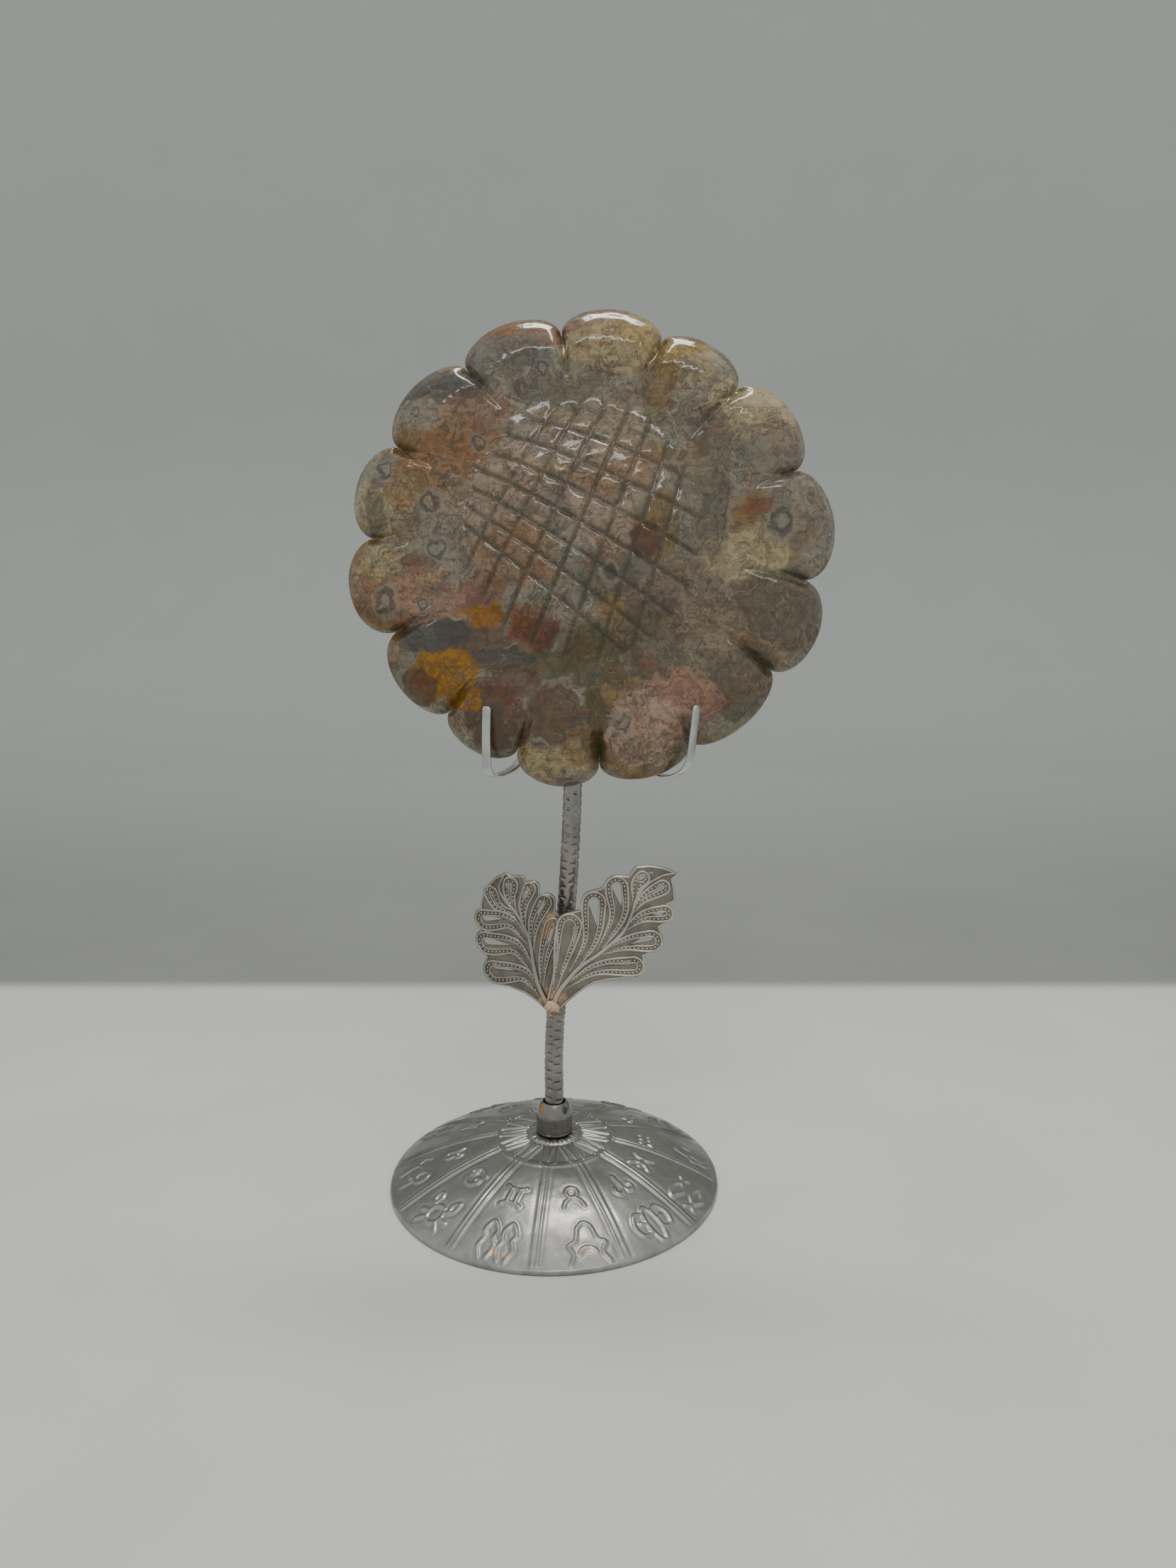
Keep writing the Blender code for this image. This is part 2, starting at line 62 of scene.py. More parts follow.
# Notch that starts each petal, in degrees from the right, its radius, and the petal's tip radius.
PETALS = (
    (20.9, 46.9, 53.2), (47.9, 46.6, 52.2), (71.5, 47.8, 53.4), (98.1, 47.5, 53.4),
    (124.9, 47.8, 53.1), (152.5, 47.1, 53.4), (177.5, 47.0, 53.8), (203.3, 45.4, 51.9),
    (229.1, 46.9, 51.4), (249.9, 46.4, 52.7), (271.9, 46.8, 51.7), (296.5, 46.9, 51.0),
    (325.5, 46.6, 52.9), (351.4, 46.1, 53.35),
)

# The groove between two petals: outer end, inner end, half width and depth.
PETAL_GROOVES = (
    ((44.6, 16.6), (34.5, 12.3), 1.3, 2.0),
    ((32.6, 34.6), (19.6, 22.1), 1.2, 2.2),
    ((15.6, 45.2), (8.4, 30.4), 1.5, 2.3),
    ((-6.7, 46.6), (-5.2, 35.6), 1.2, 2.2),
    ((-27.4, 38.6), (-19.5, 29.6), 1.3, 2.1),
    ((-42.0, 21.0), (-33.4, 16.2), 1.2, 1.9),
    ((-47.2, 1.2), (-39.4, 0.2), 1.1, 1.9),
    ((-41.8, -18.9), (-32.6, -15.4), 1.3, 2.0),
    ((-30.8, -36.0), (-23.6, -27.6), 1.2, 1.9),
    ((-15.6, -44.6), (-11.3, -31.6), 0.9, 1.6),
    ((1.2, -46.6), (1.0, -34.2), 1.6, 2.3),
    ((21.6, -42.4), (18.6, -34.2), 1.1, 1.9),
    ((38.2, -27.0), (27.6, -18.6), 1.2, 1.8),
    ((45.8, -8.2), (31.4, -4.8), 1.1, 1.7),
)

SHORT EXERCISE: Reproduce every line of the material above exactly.

RESULT OF THE EXERCISE:
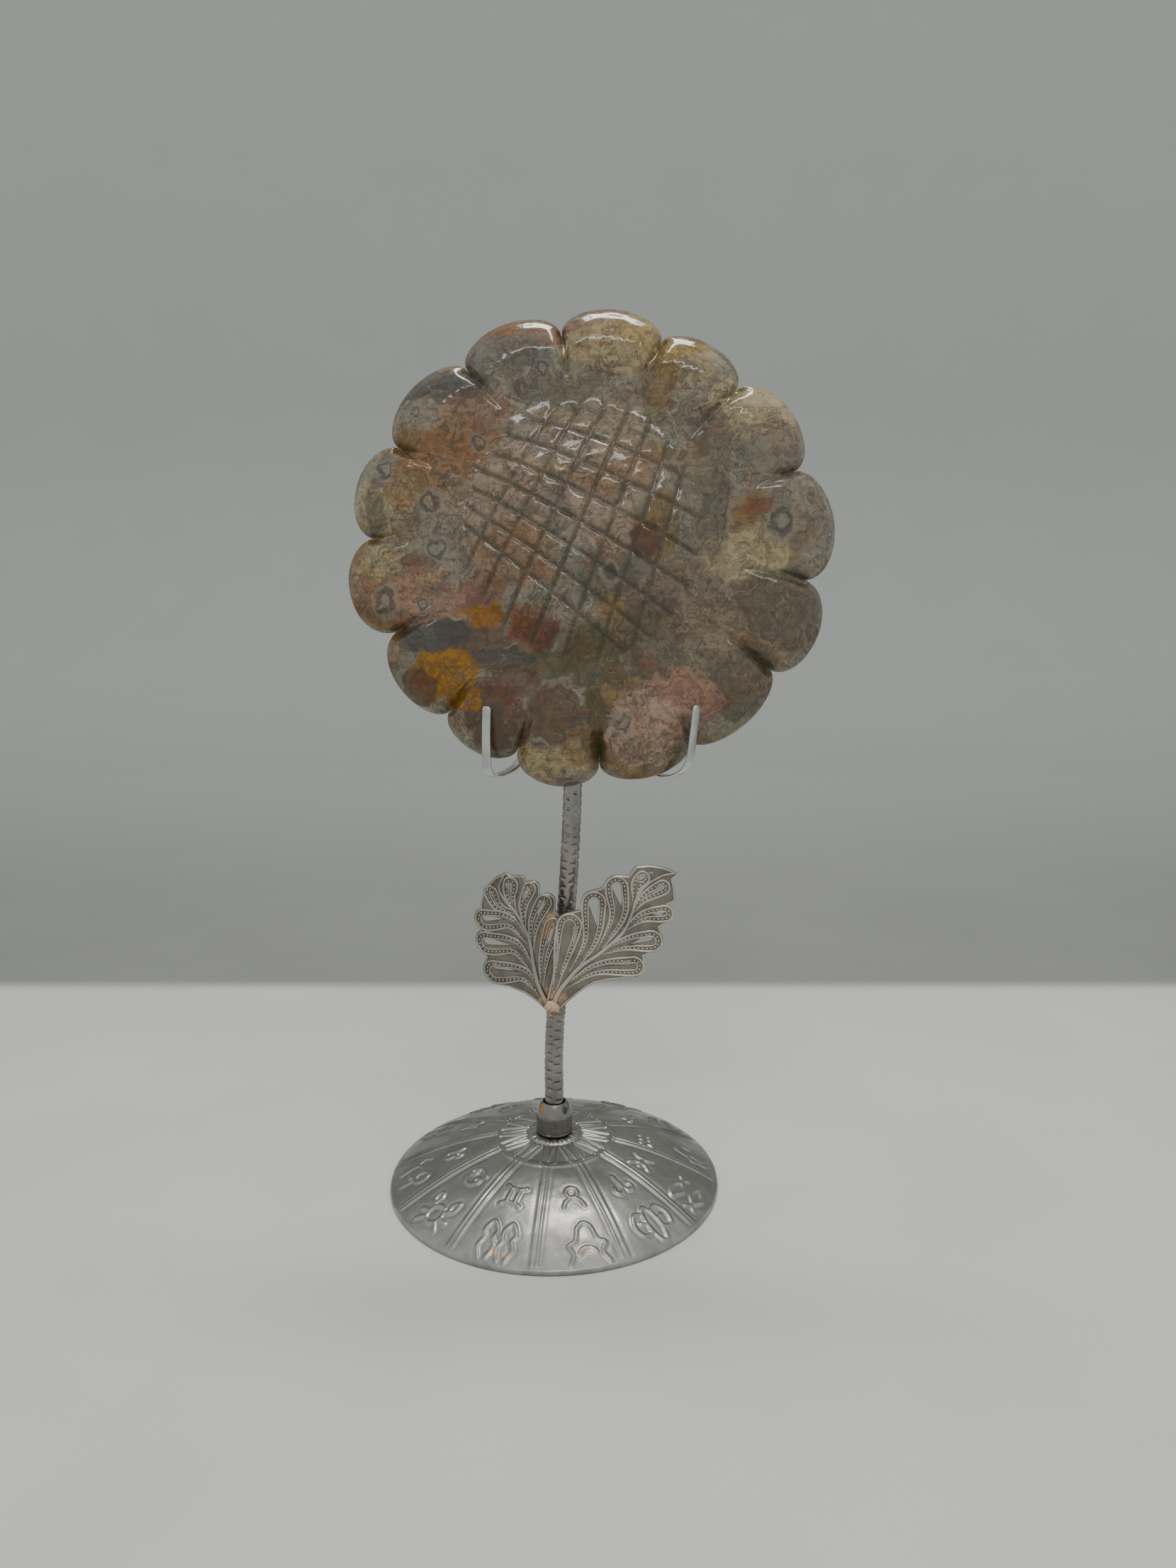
Keep writing the Blender code for this image. This is part 2, starting at line 62 of scene.py. More parts follow.
# Notch that starts each petal, in degrees from the right, its radius, and the petal's tip radius.
PETALS = (
    (20.9, 46.9, 53.2), (47.9, 46.6, 52.2), (71.5, 47.8, 53.4), (98.1, 47.5, 53.4),
    (124.9, 47.8, 53.1), (152.5, 47.1, 53.4), (177.5, 47.0, 53.8), (203.3, 45.4, 51.9),
    (229.1, 46.9, 51.4), (249.9, 46.4, 52.7), (271.9, 46.8, 51.7), (296.5, 46.9, 51.0),
    (325.5, 46.6, 52.9), (351.4, 46.1, 53.35),
)

# The groove between two petals: outer end, inner end, half width and depth.
PETAL_GROOVES = (
    ((44.6, 16.6), (34.5, 12.3), 1.3, 2.0),
    ((32.6, 34.6), (19.6, 22.1), 1.2, 2.2),
    ((15.6, 45.2), (8.4, 30.4), 1.5, 2.3),
    ((-6.7, 46.6), (-5.2, 35.6), 1.2, 2.2),
    ((-27.4, 38.6), (-19.5, 29.6), 1.3, 2.1),
    ((-42.0, 21.0), (-33.4, 16.2), 1.2, 1.9),
    ((-47.2, 1.2), (-39.4, 0.2), 1.1, 1.9),
    ((-41.8, -18.9), (-32.6, -15.4), 1.3, 2.0),
    ((-30.8, -36.0), (-23.6, -27.6), 1.2, 1.9),
    ((-15.6, -44.6), (-11.3, -31.6), 0.9, 1.6),
    ((1.2, -46.6), (1.0, -34.2), 1.6, 2.3),
    ((21.6, -42.4), (18.6, -34.2), 1.1, 1.9),
    ((38.2, -27.0), (27.6, -18.6), 1.2, 1.8),
    ((45.8, -8.2), (31.4, -4.8), 1.1, 1.7),
)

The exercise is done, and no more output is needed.